An awareness campaign advising people against voting for the referendum led to clashes in the city of Fashn, Beni Suef, Monday.
Anti-constitution protesters from the National Salvation Front (NSF) filed a report accusing Muslim Brotherhood and Freedom and Justice Party (FJP) members of attacking their march.
“The families of Fashn helped the protesters identify their assailants at the police station,” Walid Mohamed, an Al-Dostour Party member in Beni Suef who was with the protesters when they filed the report, said. Mohamed went to the station after being told that a group of protesters have been assaulted and trapped in Fashn Agricultural club.
“We decided to hold a march in Al-Mallah Street,” said Alaa Al-Din Shehata, another Al-Dostour Party member who took part in the march and witnessed the clashes which followed. He added that Al-Mallah Street is a known Muslim Brotherhood stronghold.
“As soon as we began raising awareness about the constitution’s shortcomings, the shop owners, mostly Brotherhood supporters, began cursing and attacking us,” Shehata said. The protesters responded by chanting against the Brotherhood’s supreme guide. The shop owners tore up anti-constitution flyers the protesters had distributied amid pro-Morsy chants and summoned a “thug” to chase them, Shehata said. He denied the presence of any prominent FJP or Brotherhood figures among the assailants; “only the Brotherhood’s militias were there.”
Mohamed, however, said a prominent FJP member tore up flyers they were distributing. “Then, two tricycles loaded with weapons arrived and their passengers chased the protesters.”
One protester, Mina Fathy, was injured, according to Shehata, who added that three more girls received superficial bruises. “When the assailants heard Mina’s name being called, realising he was a Copt, they specifically targeted him,” Mohamed Said, Mina being a common Coptic name.
FJP party secretariat in Beni Suef, Nader Qassem, denied any violent clashes. He claimed what happened was only “minor friction” between anti-constitution protesters and Fashn families.
“The families were upset because the protesters were chanting against the president,” Qassem said.

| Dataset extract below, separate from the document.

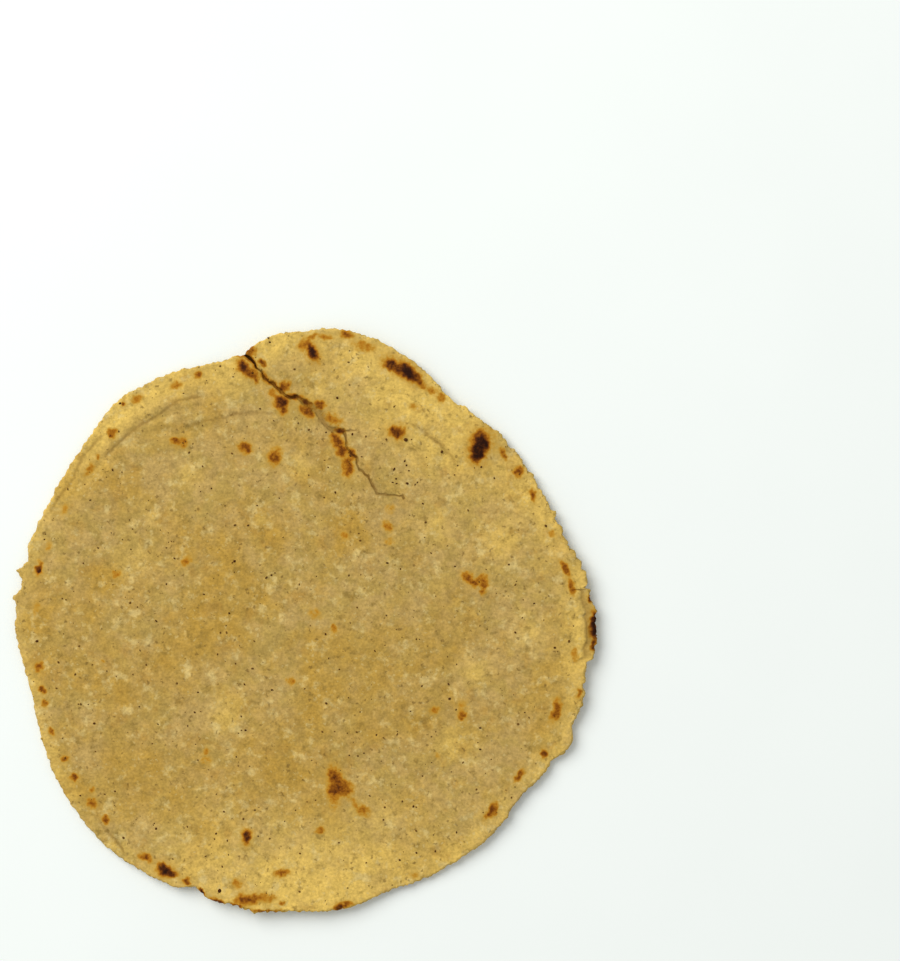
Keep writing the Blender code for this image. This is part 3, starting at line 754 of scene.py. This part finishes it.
def add_disc(bm, rings, level):
    """Adds a disc of near-equal triangles at one level of the unit slab.

    It is made at level 0 and then moved, so the disc that stays at level 0 is added last.
    """
    bmesh.ops.create_circle(bm, cap_ends=True, cap_tris=True, segments=FAN_SIDES, radius=1.0)
    fan = [e for e in bm.edges if e.verts[0].co.z == 0.0]
    bmesh.ops.subdivide_edges(bm, edges=fan, cuts=rings - 1, use_grid_fill=True)
    for vert in bm.verts:
        if vert.co.z == 0.0:
            round_from_hexagon(vert.co)
            vert.co.z = level
    refine(bm, level)


def unit_slab():
    """A closed slab of radius 1 and height 1, with a fine upper face and a coarser underside."""
    bm = bmesh.new()
    add_disc(bm, UPPER_RINGS, 1.0)
    add_disc(bm, UNDER_RINGS, 0.0)
    rims = [e for e in bm.edges if e.is_boundary]
    wall = bmesh.ops.bridge_loops(bm, edges=rims)
    uprights = {e for f in wall["faces"] for e in f.edges if e.verts[0].co.z != e.verts[1].co.z}
    bmesh.ops.subdivide_edges(bm, edges=list(uprights), cuts=WALL_ROWS)
    bmesh.ops.recalc_face_normals(bm, faces=bm.faces[:])
    return bm


def linear(red, green, blue):
    """A colour given as seen on a screen, from 0 to 255, in linear light."""
    parts = []
    for part in (red, green, blue):
        share = part / 255.0
        parts.append(share / 12.92 if share <= 0.04045 else ((share + 0.055) / 1.055) ** 2.4)
    return tuple(parts)


def linked(name, data):
    """Makes an object and links it to the scene."""
    made = bpy.data.objects.new(name, data)
    bpy.context.scene.collection.objects.link(made)
    return made


def object_from(bm, name, material):
    """Makes an object from a bmesh, which is then freed."""
    mesh = bpy.data.meshes.new(name)
    bm.to_mesh(mesh)
    bm.free()
    mesh.materials.append(material)
    return linked(name, mesh)


def piece_from(bm, name, material, attributes):
    """Makes a piece of the tortilla, which rides on the one body, with values at its points."""
    piece = object_from(bm, name, material)
    for key, values in attributes.items():
        layer = piece.data.attributes.new(key, "FLOAT", "POINT")
        layer.data.foreach_set("value", np.asarray(values, dtype=np.float32))
    piece.data.shade_smooth()
    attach(piece, BODY)
    return piece


# Where most of a noise's values lie.
NOISE_RANGE = (0.3, 0.7)
# How much of a speck's radius is full.
SPECK_CORE = 0.2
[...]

Qassem claimed that no FJP or Brotherhood members were present during the “friction.” He added that anyone with a problem usually holds the FJP responsible.
Anti-constitution campaigners have faced attacks elsewhere recently. Mohamed claimed he was also threatened by Salafis while campaigning against the constitution in a different district in Beni Suef.
Activists from the 6 April movement were also allegedly attacked by Salafis in Al-Khanka, Qaliubiya, while campaigning against the constitution. The movement released a statement saying two of its activists were severely injured in Salafi-led attacks in which knives and sticks were used.